En este tiempo líquido donde la verdad se evapora en titulares breves, hemos aprendido a convivir con la falsedad como si fuera niebla. Se instala suave, no duele al entrar, pero enturbia la mirada. Y lo más alarmante no es que se mienta, sino que nadie parezca hacerse cargo del daño.
Publicar una noticia falsa debería pesar. Tener la responsabilidad de alterar el relato de un pueblo, de avivar el miedo o enterrar la esperanza, debería doler en los dedos. Pero no. Se hace con frialdad técnica, como quien programa una máquina para que repita, sin temblor, la versión más rentable.
Y sin embargo, algo en nosotros —en lo más hondo, donde la conciencia todavía arde— sabe que cada mentira sin castigo es una fractura en el tejido invisible que nos sostiene. Se rompe algo cuando se distorsiona la realidad para vender, influir, manipular. No importa si la firma es de un medio poderoso o una cuenta anónima: la sombra que lanza una falsedad permanece incluso cuando se borra el tuit.
La impunidad es el oxígeno de la mentira.
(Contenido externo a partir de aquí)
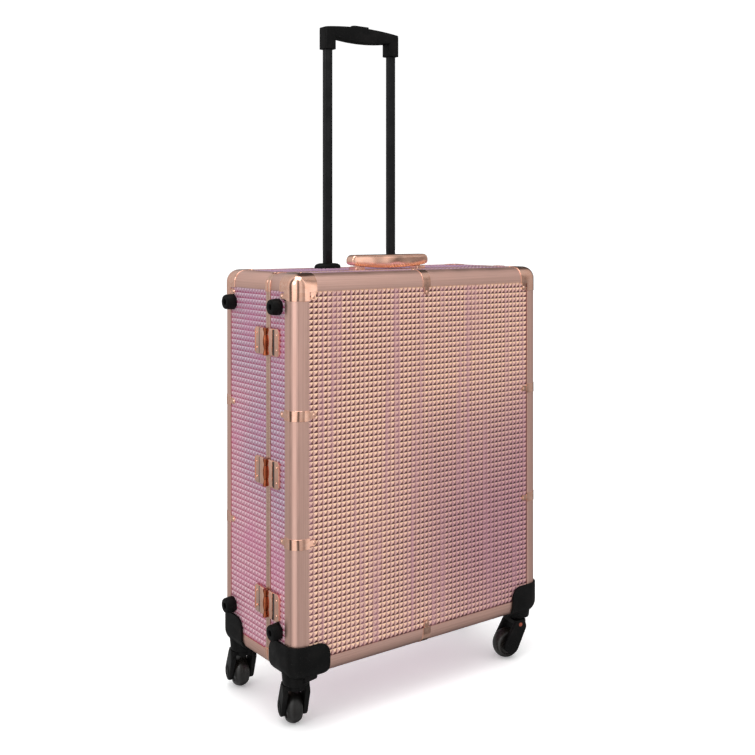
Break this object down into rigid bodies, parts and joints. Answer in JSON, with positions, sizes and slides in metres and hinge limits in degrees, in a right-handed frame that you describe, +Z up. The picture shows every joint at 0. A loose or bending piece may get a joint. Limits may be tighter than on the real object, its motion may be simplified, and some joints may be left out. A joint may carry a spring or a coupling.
{
  "type": "trolley makeup train case",
  "caption": "Hard trolley case for make-up: studded, metal-edged shells hinged at one side, pull-out handle, carry handle and swivel casters.",
  "frame": {"origin": "on the floor, under the middle of the whole object", "axes": "+Z up, +Y to the case's back (the trolley handle's side), +X to the latch side; the hinges are at -X and the lid faces -Y"},
  "size_m": [0.5491, 0.2492, 1.1383],
  "materials": {
    "satin_metal": "satin rose-gold anodised profile with fine lines along it",
    "polished_metal": "polished rose-gold plating",
    "studded_sheet": "sheet pressed into rows of small pyramids, with an iridescent pink film",
    "black_plastic": "satin moulded",
    "black_tube": "smooth black coat",
    "wheel_rubber": "smooth, slightly glossy",
    "steel": "plain",
    "mirror_glass": "silvered glass"
  },
  "bodies": {
    "case_body": {"back_panel": "studded_sheet", "body_wall_left": "studded_sheet", "body_wall_right": "studded_sheet", "body_wall_top": "studded_sheet", "body_wall_bottom": "studded_sheet", "body_frame": "satin_metal", "body_rim": "satin_metal", "caster_bracket_rear_left": "black_plastic", "caster_bracket_rear_right": "black_plastic", "side_foot_upper_rear": "black_plastic", "side_foot_lower_rear": "black_plastic", "handle_housing": "steel", "handle_collar_left": "black_plastic", "handle_collar_right": "black_plastic", "carry_bracket_left": "polished_metal", "carry_bracket_right": "polished_metal", "hinge_body_leaf_1": "polished_metal", "hinge_body_leaf_2": "polished_metal", "hinge_body_leaf_3": "polished_metal", "hinge_pin_1": "steel", "hinge_pin_2": "steel", "hinge_pin_3": "steel", "latch_base_upper": "polished_metal", "latch_base_lower": "polished_metal"},
    "lid": {"front_panel": "studded_sheet", "lid_wall_left": "studded_sheet", "lid_wall_right": "studded_sheet", "lid_wall_top": "studded_sheet", "lid_wall_bottom": "studded_sheet", "lid_frame": "satin_metal", "lid_rim": "satin_metal", "caster_bracket_front_left": "black_plastic", "caster_bracket_front_right": "black_plastic", "side_foot_upper_front": "black_plastic", "side_foot_lower_front": "black_plastic", "hinge_lid_leaf_1": "polished_metal", "hinge_lid_leaf_2": "polished_metal", "hinge_lid_leaf_3": "polished_metal", "latch_strike_upper": "polished_metal", "latch_strike_lower": "polished_metal", "mirror": "mirror_glass"},
    "trolley": {"handle_tube_left": "black_tube", "handle_tube_right": "black_tube", "handle_grip": "black_plastic"},
    "button": {"release_button": "black_plastic"},
    "carry_handle": {"carry_handle": "polished_metal"},
    "latch_upper": {"latch_lever_upper": "polished_metal"},
    "latch_lower": {"latch_lever_lower": "polished_metal"},
    "swivel_front_left": {"fork_front_left": "black_plastic", "axle_front_left": "steel"},
    "wheel_front_left": {"wheel_front_left": "wheel_rubber"},
    "swivel_front_right": {"fork_front_right": "black_plastic", "axle_front_right": "steel"},
    "wheel_front_right": {"wheel_front_right": "wheel_rubber"},
    "swivel_rear_left": {"fork_rear_left": "black_plastic", "axle_rear_left": "steel"},
    "wheel_rear_left": {"wheel_rear_left": "wheel_rubber"},
    "swivel_rear_right": {"fork_rear_right": "black_plastic", "axle_rear_right": "steel"},
    "wheel_rear_right": {"wheel_rear_right": "wheel_rubber"}
  },
  "joints": [
    {"name": "lid_hinge", "type": "hinge", "parent": "case_body", "child": "lid", "pos_m": [-0.2635, -0.0395, 0.3945], "axis": [0, 0, -1], "range_deg": [0, 110]},
    {"name": "trolley_slide", "type": "slide", "parent": "case_body", "child": "trolley", "axis": [0, 0, 1], "range_m": [-0.37, 0]},
    {"name": "button_press", "type": "slide", "parent": "trolley", "child": "button", "axis": [0, 0, -1], "range_m": [0, 0.003], "stiffness_N_per_m": 600, "springref_m": -0.003},
    {"name": "carry_handle_lift", "type": "slide", "parent": "case_body", "child": "carry_handle", "axis": [0, 0, 1], "range_m": [0, 0.022]},
    {"name": "latch_upper_swing", "type": "hinge", "parent": "case_body", "child": "latch_upper", "pos_m": [0.265, -0.0175, 0.5195], "axis": [0, 0, 1], "range_deg": [0, 110]},
    {"name": "latch_lower_swing", "type": "hinge", "parent": "case_body", "child": "latch_lower", "pos_m": [0.265, -0.0175, 0.2695], "axis": [0, 0, 1], "range_deg": [0, 110]},
    {"name": "swivel_front_left_turn", "type": "hinge", "parent": "lid", "child": "swivel_front_left", "pos_m": [-0.2365, -0.087, 0.0705], "axis": [0, 0, 1], "continuous": true},
    {"name": "wheel_front_left_spin", "type": "hinge", "parent": "swivel_front_left", "child": "wheel_front_left", "pos_m": [-0.22849, -0.06438, 0.026], "axis": [-0.9426, 0.3338, 0], "continuous": true},
    {"name": "swivel_front_right_turn", "type": "hinge", "parent": "lid", "child": "swivel_front_right", "pos_m": [0.2365, -0.087, 0.0705], "axis": [0, 0, 1], "continuous": true},
    {"name": "wheel_front_right_spin", "type": "hinge", "parent": "swivel_front_right", "child": "wheel_front_right", "pos_m": [0.2129, -0.08263, 0.026], "axis": [-0.1822, -0.9833, 0], "continuous": true},
    {"name": "swivel_rear_left_turn", "type": "hinge", "parent": "case_body", "child": "swivel_rear_left", "pos_m": [-0.2365, 0.079, 0.0705], "axis": [0, 0, 1], "continuous": true},
    {"name": "wheel_rear_left_spin", "type": "hinge", "parent": "swivel_rear_left", "child": "wheel_rear_left", "pos_m": [-0.23049, 0.10224, 0.026], "axis": [-0.9681, 0.2504, 0], "continuous": true},
    {"name": "swivel_rear_right_turn", "type": "hinge", "parent": "case_body", "child": "swivel_rear_right", "pos_m": [0.2365, 0.079, 0.0705], "axis": [0, 0, 1], "continuous": true},
    {"name": "wheel_rear_right_spin", "type": "hinge", "parent": "swivel_rear_right", "child": "wheel_rear_right", "pos_m": [0.24777, 0.10019, 0.026], "axis": [-0.8829, 0.4695, 0], "continuous": true}
  ]
}
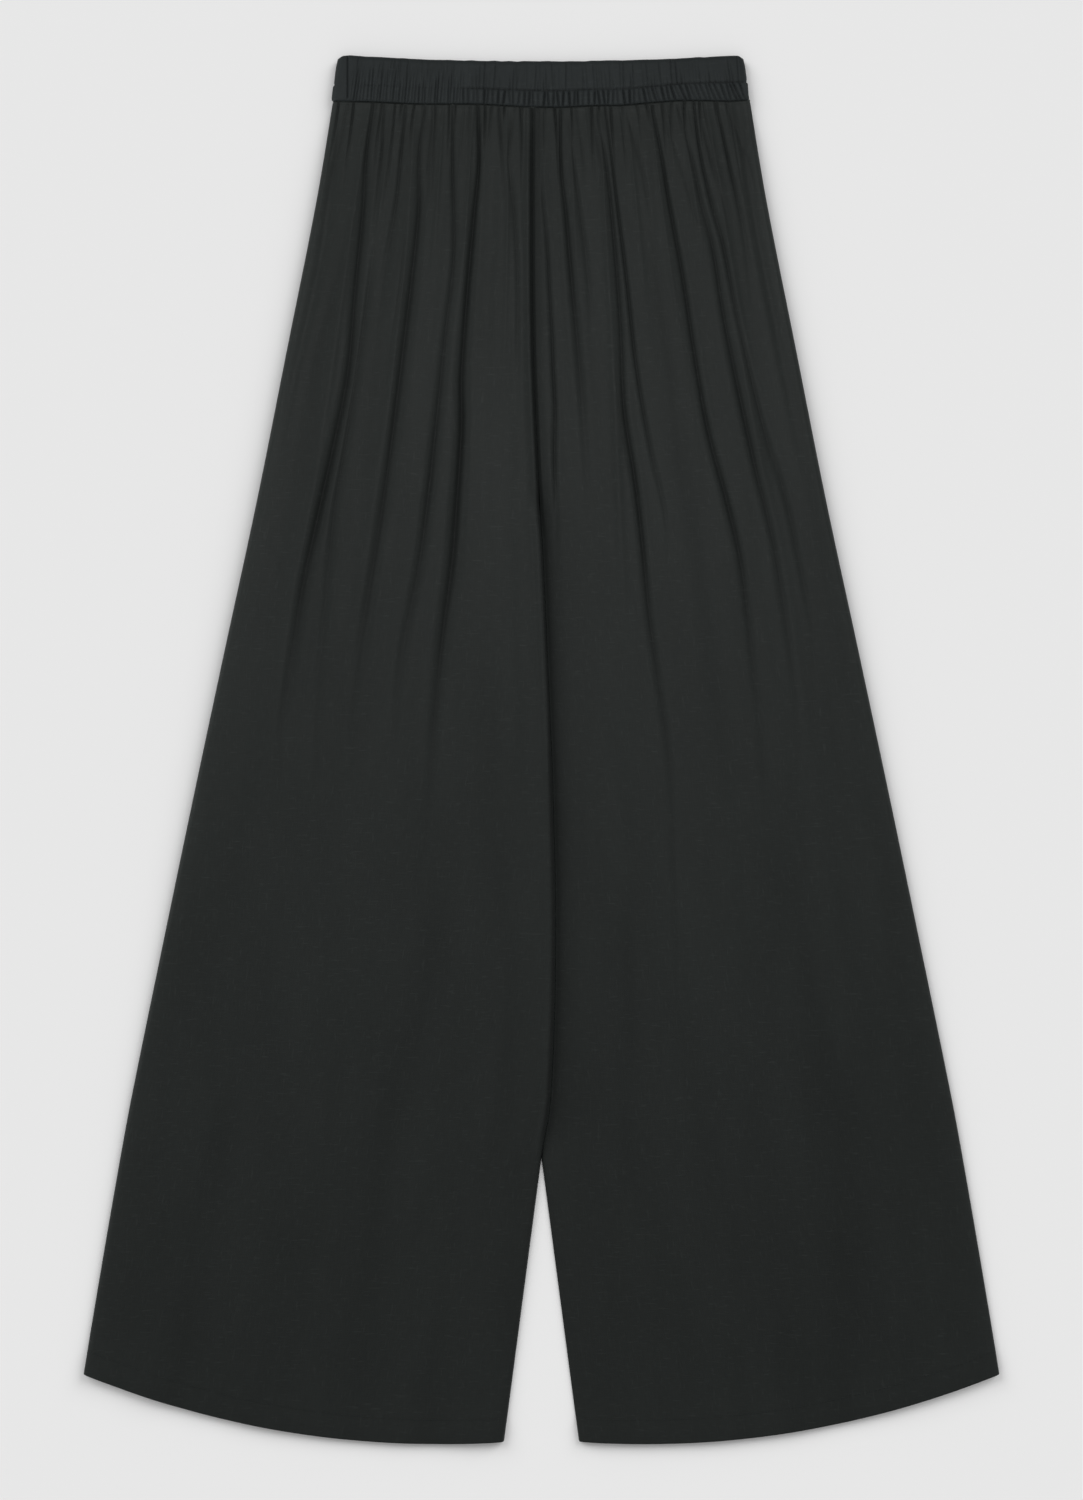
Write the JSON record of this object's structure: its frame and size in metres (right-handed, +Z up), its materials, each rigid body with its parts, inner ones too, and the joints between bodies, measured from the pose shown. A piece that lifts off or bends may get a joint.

Mientras no haya consecuencias, las palabras seguirán deformándose como espejos cóncavos, y nosotros seguiremos perdiendo referencia, navegando entre relatos que no sabemos si fueron o fingieron ser.
No se trata de censura ni de inquisición. Se trata de cuidado. De ética mínima. De saber que narrar lo que pasa —decir el mundo— es un acto sagrado que no se debería prostituir por clics o favores. Porque cuando el engaño se repite sin freno, la verdad deja de doler. Y cuando la verdad deja de doler, algo esencial en nosotros comienza a morir.
Quizá el día que mentir vuelva a tener consecuencias, también recordemos cómo se respiraba en un mundo donde las palabras todavía importaban.